■ Written exercise
Reproduce the entries shown below only from the line with "back.add(headrest);" down to the line with "obj.matrix_world = world", keeping both end lines and copying each one exactly.

■ Task data
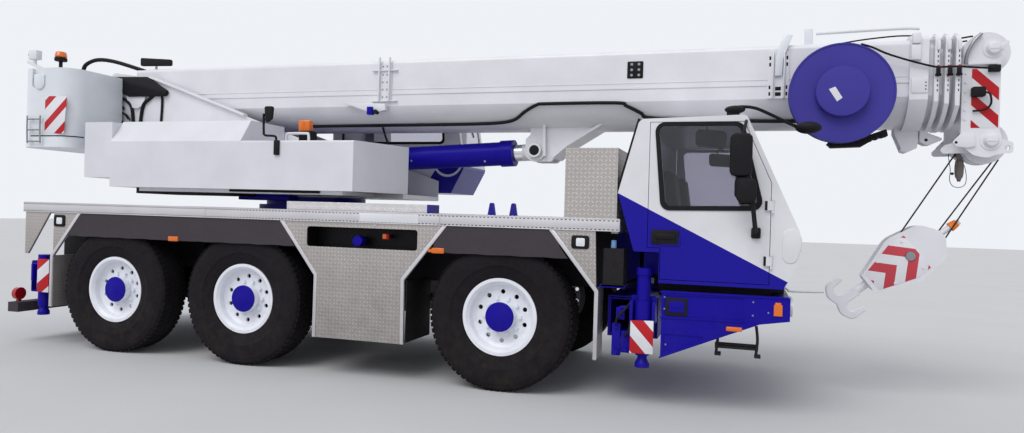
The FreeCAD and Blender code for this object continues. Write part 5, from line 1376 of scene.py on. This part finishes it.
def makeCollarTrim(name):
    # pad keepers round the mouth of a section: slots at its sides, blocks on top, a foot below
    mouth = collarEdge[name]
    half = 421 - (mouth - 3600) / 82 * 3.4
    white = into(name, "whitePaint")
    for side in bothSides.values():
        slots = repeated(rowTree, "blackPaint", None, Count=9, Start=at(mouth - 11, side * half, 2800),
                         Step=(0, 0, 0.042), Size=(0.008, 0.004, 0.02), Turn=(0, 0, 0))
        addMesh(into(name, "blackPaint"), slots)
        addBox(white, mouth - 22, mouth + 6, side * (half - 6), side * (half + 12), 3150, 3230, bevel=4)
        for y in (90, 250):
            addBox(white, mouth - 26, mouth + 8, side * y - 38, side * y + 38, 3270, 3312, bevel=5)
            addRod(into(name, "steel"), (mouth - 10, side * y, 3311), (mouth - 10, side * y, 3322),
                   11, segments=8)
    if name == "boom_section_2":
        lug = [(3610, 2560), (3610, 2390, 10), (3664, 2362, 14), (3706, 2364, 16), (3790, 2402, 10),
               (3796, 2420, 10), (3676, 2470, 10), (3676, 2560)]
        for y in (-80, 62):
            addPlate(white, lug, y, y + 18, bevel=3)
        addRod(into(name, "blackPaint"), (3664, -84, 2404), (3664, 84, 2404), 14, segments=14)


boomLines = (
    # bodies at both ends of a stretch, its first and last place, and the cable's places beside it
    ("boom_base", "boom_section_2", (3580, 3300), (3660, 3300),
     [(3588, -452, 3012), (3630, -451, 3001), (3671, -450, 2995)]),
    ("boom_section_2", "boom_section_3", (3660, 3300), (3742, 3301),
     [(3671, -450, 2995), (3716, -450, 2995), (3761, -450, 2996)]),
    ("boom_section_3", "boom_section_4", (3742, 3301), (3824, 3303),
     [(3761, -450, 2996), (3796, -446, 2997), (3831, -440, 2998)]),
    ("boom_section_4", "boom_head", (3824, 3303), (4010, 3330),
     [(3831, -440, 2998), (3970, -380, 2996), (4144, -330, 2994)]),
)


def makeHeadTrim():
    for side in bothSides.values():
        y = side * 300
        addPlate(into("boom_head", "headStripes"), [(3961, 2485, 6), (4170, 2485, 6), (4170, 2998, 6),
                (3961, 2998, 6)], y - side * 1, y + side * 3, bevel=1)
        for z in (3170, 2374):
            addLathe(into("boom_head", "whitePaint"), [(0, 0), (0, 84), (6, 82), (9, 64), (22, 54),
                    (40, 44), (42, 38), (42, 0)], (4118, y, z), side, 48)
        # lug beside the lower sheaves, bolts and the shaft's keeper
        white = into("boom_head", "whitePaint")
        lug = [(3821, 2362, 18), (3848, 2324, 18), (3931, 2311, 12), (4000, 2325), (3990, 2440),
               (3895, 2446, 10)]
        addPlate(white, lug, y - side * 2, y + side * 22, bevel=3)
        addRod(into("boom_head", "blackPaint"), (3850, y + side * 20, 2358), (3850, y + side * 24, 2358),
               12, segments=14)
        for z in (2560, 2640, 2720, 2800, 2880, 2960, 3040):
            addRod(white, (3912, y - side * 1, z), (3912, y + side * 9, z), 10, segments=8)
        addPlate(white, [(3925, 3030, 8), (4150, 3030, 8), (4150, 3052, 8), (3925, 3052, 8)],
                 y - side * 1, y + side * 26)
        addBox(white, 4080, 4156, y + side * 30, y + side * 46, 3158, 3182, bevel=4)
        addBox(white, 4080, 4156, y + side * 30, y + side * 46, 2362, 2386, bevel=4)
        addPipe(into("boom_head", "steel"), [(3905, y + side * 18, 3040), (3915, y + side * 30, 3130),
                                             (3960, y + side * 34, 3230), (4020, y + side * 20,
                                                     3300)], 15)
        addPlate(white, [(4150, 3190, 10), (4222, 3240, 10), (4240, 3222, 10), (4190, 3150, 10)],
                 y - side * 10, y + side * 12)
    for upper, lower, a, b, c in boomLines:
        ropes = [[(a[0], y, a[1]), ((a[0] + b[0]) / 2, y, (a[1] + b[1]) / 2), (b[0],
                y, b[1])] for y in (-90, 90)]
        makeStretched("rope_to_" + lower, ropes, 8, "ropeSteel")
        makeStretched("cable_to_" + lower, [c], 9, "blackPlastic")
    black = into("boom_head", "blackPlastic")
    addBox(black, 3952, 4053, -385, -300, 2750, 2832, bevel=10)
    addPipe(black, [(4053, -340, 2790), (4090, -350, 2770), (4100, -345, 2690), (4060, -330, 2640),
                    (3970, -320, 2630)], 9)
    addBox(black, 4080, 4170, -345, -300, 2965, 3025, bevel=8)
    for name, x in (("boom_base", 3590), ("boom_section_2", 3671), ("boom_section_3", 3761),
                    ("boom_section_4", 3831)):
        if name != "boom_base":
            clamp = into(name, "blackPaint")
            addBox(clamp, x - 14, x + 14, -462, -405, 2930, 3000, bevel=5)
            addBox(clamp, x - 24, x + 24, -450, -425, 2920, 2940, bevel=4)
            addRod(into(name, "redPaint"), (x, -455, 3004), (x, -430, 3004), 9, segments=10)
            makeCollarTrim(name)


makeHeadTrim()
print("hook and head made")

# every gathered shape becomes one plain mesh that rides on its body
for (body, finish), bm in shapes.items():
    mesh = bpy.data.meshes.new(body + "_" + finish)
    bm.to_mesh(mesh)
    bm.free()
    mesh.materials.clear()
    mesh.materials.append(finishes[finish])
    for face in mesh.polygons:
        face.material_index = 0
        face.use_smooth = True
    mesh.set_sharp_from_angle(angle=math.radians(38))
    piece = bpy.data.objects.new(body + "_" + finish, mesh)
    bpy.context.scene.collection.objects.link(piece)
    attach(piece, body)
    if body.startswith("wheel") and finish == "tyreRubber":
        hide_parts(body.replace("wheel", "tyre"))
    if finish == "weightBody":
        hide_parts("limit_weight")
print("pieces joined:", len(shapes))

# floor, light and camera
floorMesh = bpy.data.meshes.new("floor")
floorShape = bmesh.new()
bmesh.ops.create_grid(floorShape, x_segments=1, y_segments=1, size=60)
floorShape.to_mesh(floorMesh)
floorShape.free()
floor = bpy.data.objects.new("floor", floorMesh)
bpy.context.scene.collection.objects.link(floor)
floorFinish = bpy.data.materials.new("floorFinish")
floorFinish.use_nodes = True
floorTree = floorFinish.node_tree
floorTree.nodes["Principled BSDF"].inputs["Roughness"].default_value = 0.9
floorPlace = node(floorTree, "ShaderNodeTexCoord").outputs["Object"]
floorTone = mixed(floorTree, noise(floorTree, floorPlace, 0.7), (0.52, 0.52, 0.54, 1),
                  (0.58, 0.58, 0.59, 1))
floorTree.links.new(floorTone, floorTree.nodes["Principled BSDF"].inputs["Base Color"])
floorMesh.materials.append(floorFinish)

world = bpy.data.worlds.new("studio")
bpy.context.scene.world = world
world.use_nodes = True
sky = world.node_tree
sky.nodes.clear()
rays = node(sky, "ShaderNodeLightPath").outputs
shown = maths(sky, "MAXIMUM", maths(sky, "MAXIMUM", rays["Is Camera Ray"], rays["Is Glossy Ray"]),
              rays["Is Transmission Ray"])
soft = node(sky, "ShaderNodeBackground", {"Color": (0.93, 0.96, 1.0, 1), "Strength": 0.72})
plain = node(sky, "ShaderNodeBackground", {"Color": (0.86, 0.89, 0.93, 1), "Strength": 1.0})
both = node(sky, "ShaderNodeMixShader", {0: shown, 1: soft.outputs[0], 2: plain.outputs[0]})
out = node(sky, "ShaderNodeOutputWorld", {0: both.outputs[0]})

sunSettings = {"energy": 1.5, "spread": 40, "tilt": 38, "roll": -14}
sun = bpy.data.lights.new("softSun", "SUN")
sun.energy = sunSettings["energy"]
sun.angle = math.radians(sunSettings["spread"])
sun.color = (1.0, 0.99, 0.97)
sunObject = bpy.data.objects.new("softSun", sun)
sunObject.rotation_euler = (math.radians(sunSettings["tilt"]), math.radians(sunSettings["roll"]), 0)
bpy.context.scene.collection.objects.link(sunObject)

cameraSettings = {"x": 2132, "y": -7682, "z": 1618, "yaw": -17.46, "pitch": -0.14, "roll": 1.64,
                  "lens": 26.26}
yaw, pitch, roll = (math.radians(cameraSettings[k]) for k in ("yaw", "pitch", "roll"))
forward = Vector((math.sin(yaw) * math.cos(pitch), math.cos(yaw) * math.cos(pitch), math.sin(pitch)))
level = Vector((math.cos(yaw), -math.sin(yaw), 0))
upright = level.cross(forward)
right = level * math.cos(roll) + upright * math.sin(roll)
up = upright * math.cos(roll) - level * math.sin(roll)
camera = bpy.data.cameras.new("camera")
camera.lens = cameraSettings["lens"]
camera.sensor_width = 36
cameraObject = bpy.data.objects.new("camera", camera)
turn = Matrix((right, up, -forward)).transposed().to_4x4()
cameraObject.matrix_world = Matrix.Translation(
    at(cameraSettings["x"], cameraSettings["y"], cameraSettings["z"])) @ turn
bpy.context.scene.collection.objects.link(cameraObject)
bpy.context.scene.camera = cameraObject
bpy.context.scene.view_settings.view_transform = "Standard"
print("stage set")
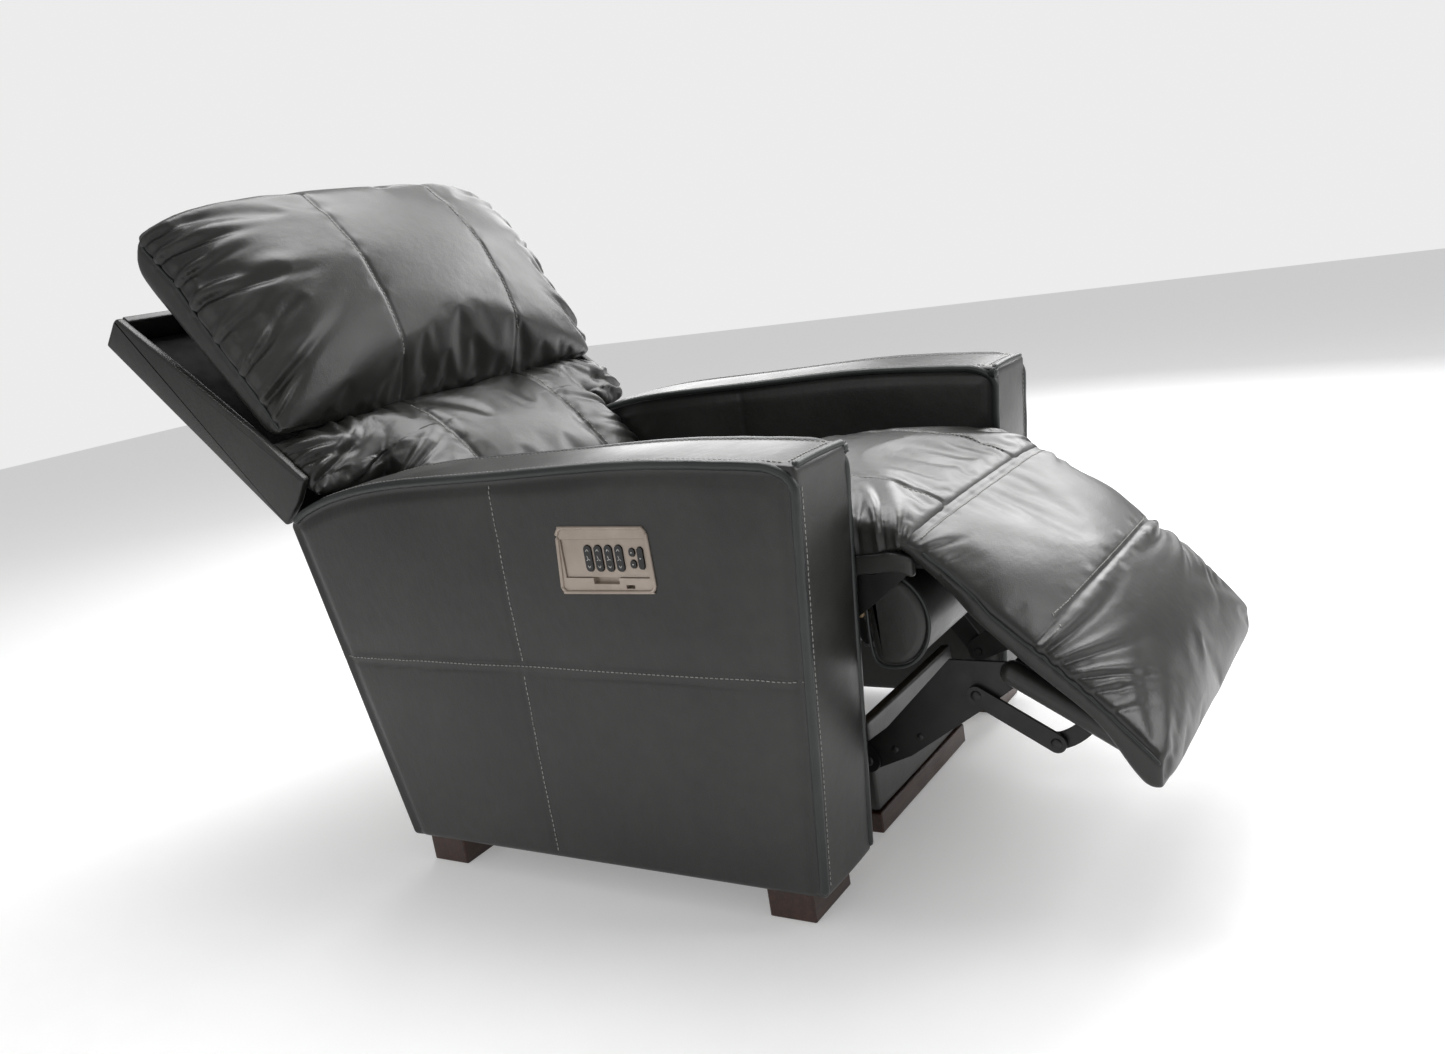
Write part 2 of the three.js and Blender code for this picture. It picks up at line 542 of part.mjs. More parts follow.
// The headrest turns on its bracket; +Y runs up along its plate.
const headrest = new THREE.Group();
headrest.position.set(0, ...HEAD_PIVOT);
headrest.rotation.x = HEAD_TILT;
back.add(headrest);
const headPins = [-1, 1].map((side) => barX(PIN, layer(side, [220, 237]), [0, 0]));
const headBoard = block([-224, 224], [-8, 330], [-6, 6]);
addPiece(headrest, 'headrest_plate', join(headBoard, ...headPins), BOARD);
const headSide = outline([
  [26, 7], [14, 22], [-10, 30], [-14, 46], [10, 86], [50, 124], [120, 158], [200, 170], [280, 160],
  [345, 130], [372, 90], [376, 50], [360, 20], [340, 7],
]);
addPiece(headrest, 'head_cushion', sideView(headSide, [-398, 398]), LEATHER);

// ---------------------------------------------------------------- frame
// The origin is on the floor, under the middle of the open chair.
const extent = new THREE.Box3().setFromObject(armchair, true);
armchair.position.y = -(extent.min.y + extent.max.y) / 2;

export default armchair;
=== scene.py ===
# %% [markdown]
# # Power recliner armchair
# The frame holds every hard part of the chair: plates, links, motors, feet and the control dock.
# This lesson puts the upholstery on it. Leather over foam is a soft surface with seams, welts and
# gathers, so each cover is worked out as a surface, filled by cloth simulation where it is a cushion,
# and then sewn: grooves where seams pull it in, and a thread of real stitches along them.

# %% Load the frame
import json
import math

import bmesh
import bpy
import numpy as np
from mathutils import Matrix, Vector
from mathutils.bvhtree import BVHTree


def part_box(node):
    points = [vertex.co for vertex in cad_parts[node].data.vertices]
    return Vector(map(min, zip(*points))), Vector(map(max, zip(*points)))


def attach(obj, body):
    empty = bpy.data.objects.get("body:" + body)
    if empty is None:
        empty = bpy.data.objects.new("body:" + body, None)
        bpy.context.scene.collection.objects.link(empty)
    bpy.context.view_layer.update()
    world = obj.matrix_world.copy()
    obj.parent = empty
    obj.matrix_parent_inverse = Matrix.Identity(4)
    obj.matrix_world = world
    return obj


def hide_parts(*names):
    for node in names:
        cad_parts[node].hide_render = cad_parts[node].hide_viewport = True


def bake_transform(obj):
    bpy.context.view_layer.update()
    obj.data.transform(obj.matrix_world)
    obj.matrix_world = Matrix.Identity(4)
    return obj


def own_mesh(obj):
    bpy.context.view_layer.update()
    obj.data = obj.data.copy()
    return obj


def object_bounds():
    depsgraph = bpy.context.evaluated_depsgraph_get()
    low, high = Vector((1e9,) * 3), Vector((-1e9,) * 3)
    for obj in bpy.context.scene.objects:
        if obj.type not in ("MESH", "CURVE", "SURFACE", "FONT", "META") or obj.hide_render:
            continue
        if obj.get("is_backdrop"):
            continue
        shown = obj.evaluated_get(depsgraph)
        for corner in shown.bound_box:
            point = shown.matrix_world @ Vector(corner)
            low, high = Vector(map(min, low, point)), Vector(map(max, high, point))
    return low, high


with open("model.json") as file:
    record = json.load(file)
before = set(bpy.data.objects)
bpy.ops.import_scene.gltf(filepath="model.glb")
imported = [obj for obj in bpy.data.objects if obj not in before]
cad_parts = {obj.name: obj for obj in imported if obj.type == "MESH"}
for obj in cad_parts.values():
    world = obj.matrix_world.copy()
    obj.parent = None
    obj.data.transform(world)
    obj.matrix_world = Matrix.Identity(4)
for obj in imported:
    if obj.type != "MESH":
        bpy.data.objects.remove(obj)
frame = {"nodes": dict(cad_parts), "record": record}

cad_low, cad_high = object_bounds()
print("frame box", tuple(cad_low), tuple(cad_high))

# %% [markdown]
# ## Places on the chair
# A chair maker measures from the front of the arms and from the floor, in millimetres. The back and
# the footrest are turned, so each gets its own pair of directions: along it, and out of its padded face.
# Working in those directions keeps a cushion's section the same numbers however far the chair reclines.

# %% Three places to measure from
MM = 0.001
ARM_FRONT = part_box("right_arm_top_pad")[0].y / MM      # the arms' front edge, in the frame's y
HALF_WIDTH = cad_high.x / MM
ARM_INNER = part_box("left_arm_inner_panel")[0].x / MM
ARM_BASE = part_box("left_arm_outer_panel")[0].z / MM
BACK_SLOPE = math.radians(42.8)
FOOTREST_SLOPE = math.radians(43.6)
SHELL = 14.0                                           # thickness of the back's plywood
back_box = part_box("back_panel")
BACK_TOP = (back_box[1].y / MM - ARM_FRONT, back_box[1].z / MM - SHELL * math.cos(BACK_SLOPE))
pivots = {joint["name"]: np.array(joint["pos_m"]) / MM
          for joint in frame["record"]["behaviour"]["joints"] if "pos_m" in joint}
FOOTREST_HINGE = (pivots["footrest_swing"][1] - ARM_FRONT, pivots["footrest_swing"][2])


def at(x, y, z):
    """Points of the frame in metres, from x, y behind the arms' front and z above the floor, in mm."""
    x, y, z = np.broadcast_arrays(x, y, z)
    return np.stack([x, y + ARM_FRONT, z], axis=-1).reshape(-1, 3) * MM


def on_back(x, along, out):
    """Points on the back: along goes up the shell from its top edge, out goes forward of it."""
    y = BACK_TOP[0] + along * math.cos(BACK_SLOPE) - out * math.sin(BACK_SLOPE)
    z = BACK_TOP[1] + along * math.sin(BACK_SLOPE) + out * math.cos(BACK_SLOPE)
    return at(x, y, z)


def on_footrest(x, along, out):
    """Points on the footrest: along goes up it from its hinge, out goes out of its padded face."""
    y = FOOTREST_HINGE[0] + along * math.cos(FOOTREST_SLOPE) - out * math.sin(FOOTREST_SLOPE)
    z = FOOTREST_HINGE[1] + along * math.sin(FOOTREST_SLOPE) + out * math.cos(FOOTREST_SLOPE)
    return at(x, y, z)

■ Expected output
back.add(headrest);
const headPins = [-1, 1].map((side) => barX(PIN, layer(side, [220, 237]), [0, 0]));
const headBoard = block([-224, 224], [-8, 330], [-6, 6]);
addPiece(headrest, 'headrest_plate', join(headBoard, ...headPins), BOARD);
const headSide = outline([
  [26, 7], [14, 22], [-10, 30], [-14, 46], [10, 86], [50, 124], [120, 158], [200, 170], [280, 160],
  [345, 130], [372, 90], [376, 50], [360, 20], [340, 7],
]);
addPiece(headrest, 'head_cushion', sideView(headSide, [-398, 398]), LEATHER);

// ---------------------------------------------------------------- frame
// The origin is on the floor, under the middle of the open chair.
const extent = new THREE.Box3().setFromObject(armchair, true);
armchair.position.y = -(extent.min.y + extent.max.y) / 2;

export default armchair;
=== scene.py ===
# %% [markdown]
# # Power recliner armchair
# The frame holds every hard part of the chair: plates, links, motors, feet and the control dock.
# This lesson puts the upholstery on it. Leather over foam is a soft surface with seams, welts and
# gathers, so each cover is worked out as a surface, filled by cloth simulation where it is a cushion,
# and then sewn: grooves where seams pull it in, and a thread of real stitches along them.

# %% Load the frame
import json
import math

import bmesh
import bpy
import numpy as np
from mathutils import Matrix, Vector
from mathutils.bvhtree import BVHTree


def part_box(node):
    points = [vertex.co for vertex in cad_parts[node].data.vertices]
    return Vector(map(min, zip(*points))), Vector(map(max, zip(*points)))


def attach(obj, body):
    empty = bpy.data.objects.get("body:" + body)
    if empty is None:
        empty = bpy.data.objects.new("body:" + body, None)
        bpy.context.scene.collection.objects.link(empty)
    bpy.context.view_layer.update()
    world = obj.matrix_world.copy()
    obj.parent = empty
    obj.matrix_parent_inverse = Matrix.Identity(4)
    obj.matrix_world = world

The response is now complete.